Supplied information

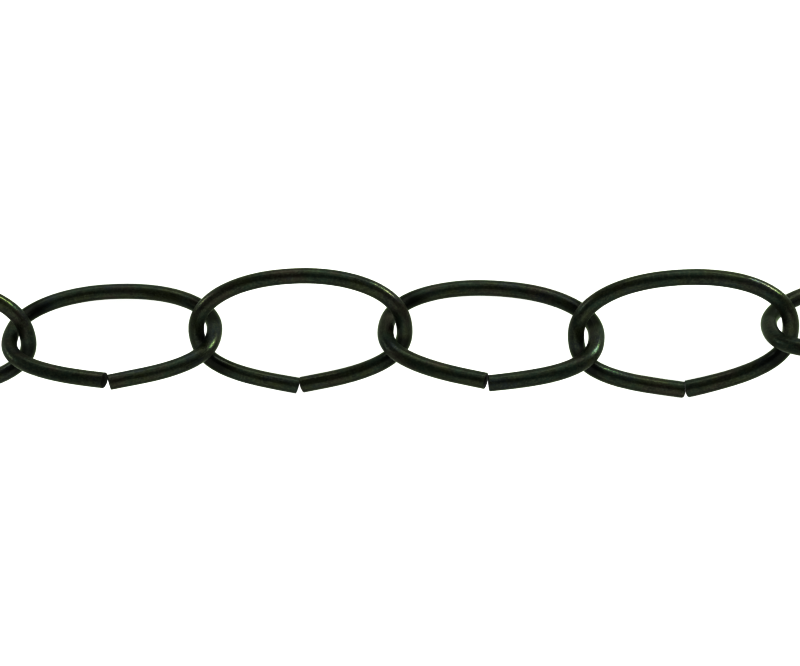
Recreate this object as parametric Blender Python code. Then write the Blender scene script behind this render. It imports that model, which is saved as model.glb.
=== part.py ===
"""Chandelier chain: a straight length of open-split oval wire links.

Units are metres, +Z is up and the chain runs along +X.  Every link is one
piece of round steel wire bent into a wide oval.  Its two sawn ends butt
together halfway along one long side, where the two legs come down to a
shallow V, so only the inner corners of the ends meet.

The chain lies on a level floor.  Neighbouring links lean about 45 degrees to
opposite sides of the chain's line, so each bow hooks square across the next.
"""

import math

import bpy
import numpy as np
from mathutils import Euler, Matrix, Vector

MM = 0.001

# ------------------------------------------------------------ the wire link
WIRE_DIAMETER = 3.05 * MM        # 11 gauge steel wire
LINK_LENGTH = 44.45 * MM         # outside, along the chain
ARCH_RISE = 13.42 * MM           # wire centre above the middle, plain side
BELLY_DROP = 11.02 * MM          # wire centre below the middle, split side
SPLIT_DROP = 3.46 * MM           # extra drop to the point of the V
ARCH_FULLNESS = 2.12             # 2 is an ellipse, more is squarer
BELLY_FULLNESS = 2.66
V_SHARPNESS = 1.20               # 1 gives straight legs down to the V
SPLIT_GAP = 0.30 * MM            # between the inner corners of the sawn ends

# ------------------------------------------------------ how the wire is cut
SIDES = 8                        # flats around the wire
ARCH_STEPS = 15                  # spans from a bow's tip to the arch's crown
BELLY_STEPS = 14                 # whole spans from the split to a bow's tip

# --------------------------------------------------------- how the links lie
# pitch from the link before, sideways offset, turn about the vertical, lean
# about the chain's line, and how far the split stands off the link's middle
LINK_PLACES = (
    (0.00 * MM, 0.50 * MM, -1.5, -45.0, 0.00 * MM),
    (37.86 * MM, -0.40 * MM, 3.1, 45.0, 0.00 * MM),
    (37.94 * MM, 0.48 * MM, 0.3, -44.4, 1.80 * MM),
    (37.96 * MM, 1.23 * MM, 3.3, 44.8, -2.05 * MM),
    (37.88 * MM, 0.92 * MM, -3.6, -43.9, 0.60 * MM),
    (37.36 * MM, 0.86 * MM, 3.0, 45.0, 0.40 * MM),
    (37.03 * MM, 4.50 * MM, 8.6, -56.0, 0.00 * MM),
    (37.04 * MM, 7.20 * MM, -1.0, 38.0, 0.00 * MM),
)

WIRE_RADIUS = WIRE_DIAMETER / 2.0
HALF_SPAN = LINK_LENGTH / 2.0 - WIRE_RADIUS     # wire centre at a bow's tip
# Eight flats with the same cross-section area as the round wire.
FLAT_SCALE = math.sqrt(2.0 * math.pi / (SIDES * math.sin(2.0 * math.pi / SIDES)))
CORNER_RADIUS = WIRE_RADIUS * FLAT_SCALE


def arch_height(x):
    """Wire centre of the plain side above the link's middle line."""
    u = min(abs(x) / HALF_SPAN, 1.0)
    return ARCH_RISE * (1.0 - u ** ARCH_FULLNESS) ** (1.0 / ARCH_FULLNESS)


def belly_height(x, split):
    """Wire centre of the split side, below the middle line, down to the V."""
    u = min(abs(x) / HALF_SPAN, 1.0)
    body = (1.0 - u ** BELLY_FULLNESS) ** (1.0 / BELLY_FULLNESS)
    reach = HALF_SPAN - split if x > split else HALF_SPAN + split
    along_leg = min(abs(x - split) / reach, 1.0)
    return -(BELLY_DROP * body + SPLIT_DROP * (1.0 - along_leg) ** V_SHARPNESS)


def dense_side(height, x_from, x_to, count=1500):
    """Close points from x_from to x_to, packed where the side turns fast."""
    a, b = math.asin(x_from / HALF_SPAN), math.asin(x_to / HALF_SPAN)
    points = []
    for i in range(count + 1):
        x = HALF_SPAN * math.sin(a + (b - a) * i / count)
        points.append((x, height(x)))
    return np.array(points)


def spaced(points, distances):
    """Points at the given distances along a dense line."""
    steps = np.hypot(*np.diff(points, axis=0).T)
    run = np.concatenate(([0.0], np.cumsum(steps)))
    x = np.interp(distances, run, points[:, 0])
    y = np.interp(distances, run, points[:, 1])
    return list(zip(x, y))


def line_length(points):
    return float(np.hypot(*np.diff(points, axis=0).T).sum())


def half_centreline(split):
    """From the sawn end right of the split round the right bow to the arch.

    A span straddles the bow's tip and the crown of the arch, so a flat of the
    wire lies square across each of them.
    """
    slope = SPLIT_DROP * V_SHARPNESS / (HALF_SPAN - split)
    end_x = split + SPLIT_GAP / 2.0 + CORNER_RADIUS * math.sin(math.atan(slope))
    belly = dense_side(lambda x: belly_height(x, split), end_x, HALF_SPAN)
    arch = dense_side(arch_height, HALF_SPAN, 0.0)
    belly_step = line_length(belly) / (BELLY_STEPS + 0.5)
    arch_step = line_length(arch) / ARCH_STEPS
    half = spaced(belly, [belly_step * i for i in range(BELLY_STEPS + 1)])
    half += spaced(arch, [arch_step * (i + 0.5) for i in range(ARCH_STEPS)])
    return half


def link_centreline(split):
    """The wire's centreline in the link's own plane, from end to end.

    It starts at the split, goes round the right bow, over the arch and back
    round the left bow.  The left half is the right half of a link whose split
    stands as far off the middle the other way.
    """
    left = [(-x, y) for x, y in reversed(half_centreline(-split))]
    return half_centreline(split) + left


def link_rotation(index):
    """Lean about the chain's line, then the turn about the vertical."""
    _pitch, _offset, turn, lean, _split = LINK_PLACES[index]
    return Euler((math.radians(lean), 0.0, math.radians(turn)), "XYZ")


def make_wire_material():
    material = bpy.data.materials.new("dark_bronze_wire")
    material.use_nodes = True
    shader = material.node_tree.nodes["Principled BSDF"]
    shader.inputs["Base Color"].default_value = (0.020, 0.024, 0.013, 1.0)
    shader.inputs["Metallic"].default_value = 0.75
    shader.inputs["Roughness"].default_value = 0.38
    material.diffuse_color = (0.020, 0.024, 0.013, 1.0)
    return material


def make_link_curve(points):
    """Round wire along the centreline, with its two sawn ends closed."""
    curve = bpy.data.curves.new("split_oval_link", "CURVE")
    curve.dimensions = "3D"
    curve.twist_mode = "Z_UP"
    curve.bevel_mode = "ROUND"
    curve.bevel_depth = CORNER_RADIUS
    curve.bevel_resolution = (SIDES - 4) // 2
    curve.use_fill_caps = True
    spline = curve.splines.new("POLY")
    spline.points.add(len(points) - 1)
    for point, (x, y) in zip(spline.points, points):
        point.co = (x, y, 0.0, 1.0)
        point.tilt = math.pi / SIDES
    spline.use_smooth = True
    return curve


def lowest_point(wire_object):
    """Lowest z of the finished wire."""
    depsgraph = bpy.context.evaluated_depsgraph_get()
    evaluated = wire_object.evaluated_get(depsgraph)
    mesh = evaluated.to_mesh()
    low = min((evaluated.matrix_world @ v.co).z for v in mesh.vertices)
    evaluated.to_mesh_clear()
    return low


def keep_place_under(child, parent):
    """Parent one object to another and leave it where it lies."""
    child.parent = parent
    child.matrix_parent_inverse = parent.matrix_world.inverted()


def clear_scene():
    for old in list(bpy.data.objects):
        bpy.data.objects.remove(old, do_unlink=True)


def main():
    clear_scene()
    scene = bpy.context.scene
    collection = bpy.data.collections.new("chandelier_chain")
    scene.collection.children.link(collection)

    wire = make_wire_material()

    # the chain's middle stands over the origin
    x_places, x = [], 0.0
    for pitch, _offset, _turn, _lean, _split in LINK_PLACES:
        x += pitch
        x_places.append(x)
    middle_x = (x_places[0] + x_places[-1]) / 2.0

    links = []
    for index, (_pitch, offset, _turn, _lean, split) in enumerate(LINK_PLACES):
        curve = make_link_curve(link_centreline(split))
        curve.materials.append(wire)
        link = bpy.data.objects.new("link_%d" % (index + 1), curve)
        link.rotation_euler = link_rotation(index)
        link.location = (x_places[index] - middle_x, offset, 0.0)
        collection.objects.link(link)
        links.append(link)
    bpy.context.view_layer.update()

    for link in links:
        link.location.z -= lowest_point(link)
    bpy.context.view_layer.update()

    # sideways, the leaning wires reach equally far each way from the origin
    reach = []
    for link, place in zip(links, LINK_PLACES):
        for px, py in link_centreline(place[4]):
            reach.append((link.matrix_world @ Vector((px, py, 0.0))).y)
    middle_y = (min(reach) + max(reach)) / 2.0
    for link in links:
        link.location.y -= middle_y
    bpy.context.view_layer.update()

    # each link swings about the wire of the one before, at the tip of its bow
    for before, link in zip(links, links[1:]):
        pivot = bpy.data.objects.new("pivot_" + link.name, None)
        pivot.empty_display_size = WIRE_DIAMETER
        across = before.matrix_world.to_3x3() @ Vector((0.0, 1.0, 0.0))
        tip = before.matrix_world @ Vector((HALF_SPAN, 0.0, 0.0))
        turn = across.to_track_quat("Z", "Y").to_matrix().to_4x4()
        pivot.matrix_world = Matrix.Translation(tip) @ turn
        collection.objects.link(pivot)
        bpy.context.view_layer.update()
        keep_place_under(pivot, before)
        keep_place_under(link, pivot)
    bpy.context.view_layer.update()


main()
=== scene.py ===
"""Looks of a straight length of dark bronze chandelier chain.

Every link is a fine mesh of its own: round wire swept along the link's
centreline, with two sheared ends, small bending marks and the slight
differences from link to link that hand-fed wire has.
"""

import math

import bpy
import numpy as np
from mathutils import Matrix, Vector


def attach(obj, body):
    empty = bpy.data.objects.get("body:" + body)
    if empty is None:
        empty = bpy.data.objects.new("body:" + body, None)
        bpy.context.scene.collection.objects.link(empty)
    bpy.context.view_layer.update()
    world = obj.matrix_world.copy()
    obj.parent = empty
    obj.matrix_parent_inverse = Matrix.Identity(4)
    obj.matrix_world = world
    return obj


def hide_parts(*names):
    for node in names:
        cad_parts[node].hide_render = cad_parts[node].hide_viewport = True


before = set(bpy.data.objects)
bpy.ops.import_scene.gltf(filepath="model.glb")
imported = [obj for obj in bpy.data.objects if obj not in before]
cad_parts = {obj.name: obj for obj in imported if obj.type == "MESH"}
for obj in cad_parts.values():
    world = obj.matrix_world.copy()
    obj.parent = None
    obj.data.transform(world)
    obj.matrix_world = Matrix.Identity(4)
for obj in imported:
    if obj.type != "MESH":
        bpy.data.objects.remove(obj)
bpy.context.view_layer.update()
scene = bpy.context.scene
MM = 0.001

# ---------------------------------------------------------------- the link
HALF_SPAN = 20.70 * MM

ALONG = 460          # spans of the mesh along one link's wire
AROUND = 48          # faces around the wire

# Where each link lies (x and y of its middle, lean, turn) and how its wire was
# bent, in mm and degrees, left before right.
#   rise, arch     the plain side: its height, and its fullness (2: ellipse)
#   drop, belly    the split side: its depth, and its fullness
#   extra, legs    the V: how far it drops further, and how late the legs start
#   tips           how much further each bow reaches
#   wire, taper    radius under its coat, and how much less on the plain side
#   split, shift   the V's point off the link's middle, and the cut's off that
#   gap, flush     how the ends meet: apart, and the share of the cut that meets
#   miss           how they miss each other, in the link's plane and across it
#   droop, off     how each end bends down, and is cut off square
#   swell, rim     how the shear squeezed each end, and rounded its rim
LINKS = {
    "link_1": dict(
        x=-131.535, y=-3.10, lean=-45.0, turn=-1.5,
        rise=13.45, arch=(2.13, 2.15), drop=11.00, belly=(2.70, 2.68),
        extra=3.50, legs=(1.30, 1.15), tips=(0.00, 0.02), wire=1.590, taper=0.010,
        split=0.00, shift=0.10, gap=0.015, flush=0.06, miss=(0.10, 0.06),
        droop=(0.06, 0.03), off=(3.0, 5.0), swell=(0.01, 0.00), rim=0.22,
    ),
    "link_2": dict(
        x=-93.675, y=-4.00, lean=45.0, turn=3.1,
        rise=13.38, arch=(2.11, 2.15), drop=11.05, belly=(2.66, 2.72),
        extra=3.44, legs=(1.15, 1.30), tips=(-0.02, 0.02), wire=1.590, taper=0.015,
        split=0.00, shift=-0.15, gap=0.015, flush=0.08, miss=(-0.12, 0.10),
        droop=(0.02, 0.08), off=(5.5, 1.5), swell=(0.00, 0.01), rim=0.30,
    ),
    "link_3": dict(
        x=-55.735, y=-3.12, lean=-44.4, turn=0.3,
        rise=13.46, arch=(2.15, 2.11), drop=10.56, belly=(2.70, 2.74),
        extra=3.70, legs=(1.17, 1.09), tips=(-0.03, 0.04), wire=1.572, taper=0.000,
        split=1.80, shift=-0.34, gap=0.010, flush=0.00, miss=(0.30, -0.06),
        droop=(0.06, 0.21), off=(6.5, 5.3), swell=(0.007, -0.014), rim=0.12,
    ),
    "link_4": dict(
        x=-17.775, y=-2.37, lean=44.8, turn=3.3,
        rise=13.49, arch=(2.14, 2.12), drop=10.85, belly=(2.68, 2.77),
        extra=3.52, legs=(1.40, 1.05), tips=(-0.15, 0.18), wire=1.582, taper=0.031,
        split=-2.05, shift=0.38, gap=0.020, flush=0.07, miss=(-0.22, 0.08),
        droop=(0.07, 0.11), off=(6.5, 5.0), swell=(0.007, 0.003), rim=0.07,
    ),
    "link_5": dict(
        x=20.105, y=-2.68, lean=-43.9, turn=-3.6,
        rise=13.42, arch=(2.09, 2.16), drop=11.23, belly=(2.75, 2.61),
        extra=3.40, legs=(1.47, 1.12), tips=(-0.03, 0.04), wire=1.616, taper=0.011,
        split=0.60, shift=-0.03, gap=0.008, flush=0.06, miss=(0.78, -0.05),
        droop=(0.17, -0.08), off=(1.0, -2.5), swell=(-0.016, -0.021), rim=0.17,
    ),
    "link_6": dict(
        x=57.465, y=-2.74, lean=45.0, turn=3.0,
        rise=13.40, arch=(2.18, 2.11), drop=11.75, belly=(2.71, 2.68),
        extra=3.35, legs=(1.45, 1.51), tips=(-0.02, 0.01), wire=1.610, taper=0.038,
        split=0.40, shift=-0.08, gap=0.004, flush=0.30, miss=(-0.17, 0.00),
        droop=(0.03, -0.02), off=(-2.7, 2.2), swell=(-0.026, 0.028), rim=0.44,
    ),
    "link_7": dict(
        x=94.495, y=0.90, lean=-56.0, turn=8.6,
        rise=13.44, arch=(2.12, 2.14), drop=11.02, belly=(2.68, 2.70),
        extra=3.46, legs=(1.20, 1.35), tips=(0.00, 0.00), wire=1.600, taper=0.015,
        split=0.00, shift=0.05, gap=0.015, flush=0.05, miss=(-0.10, 0.08),
        droop=(0.08, 0.04), off=(4.0, 2.0), swell=(0.00, 0.01), rim=0.25,
    ),
    "link_8": dict(
        x=131.535, y=3.60, lean=38.0, turn=-1.0,
        rise=13.40, arch=(2.15, 2.12), drop=11.06, belly=(2.72, 2.66),
        extra=3.42, legs=(1.35, 1.20), tips=(0.02, 0.00), wire=1.590, taper=0.015,
        split=0.00, shift=-0.10, gap=0.015, flush=0.07, miss=(0.12, -0.06),
        droop=(0.03, 0.07), off=(2.0, 6.0), swell=(0.01, 0.00), rim=0.30,
    ),
}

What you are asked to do
Copy out the listing above, line by line and exactly, from its first line to the line holding "oval wire links.", inclusive.

Written solution
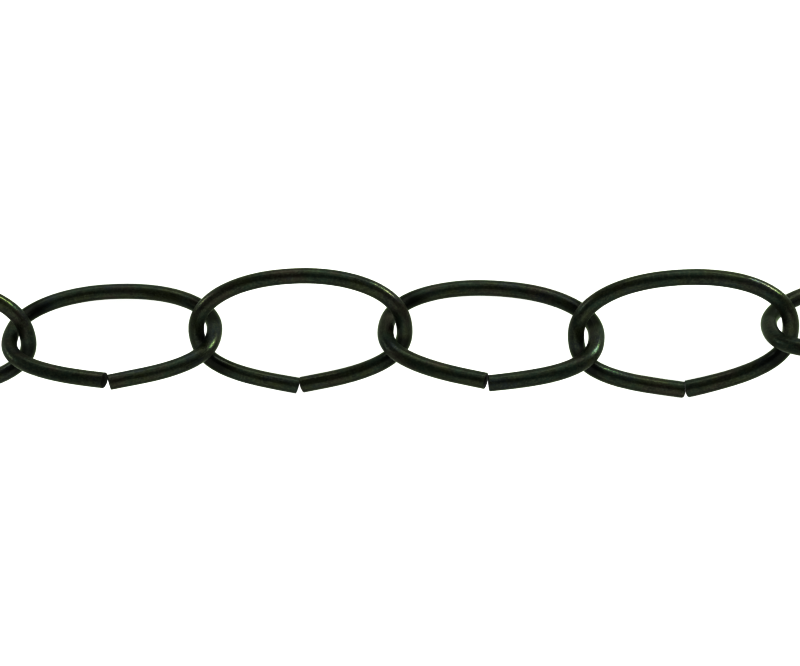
Recreate this object as parametric Blender Python code. Then write the Blender scene script behind this render. It imports that model, which is saved as model.glb.
=== part.py ===
"""Chandelier chain: a straight length of open-split oval wire links.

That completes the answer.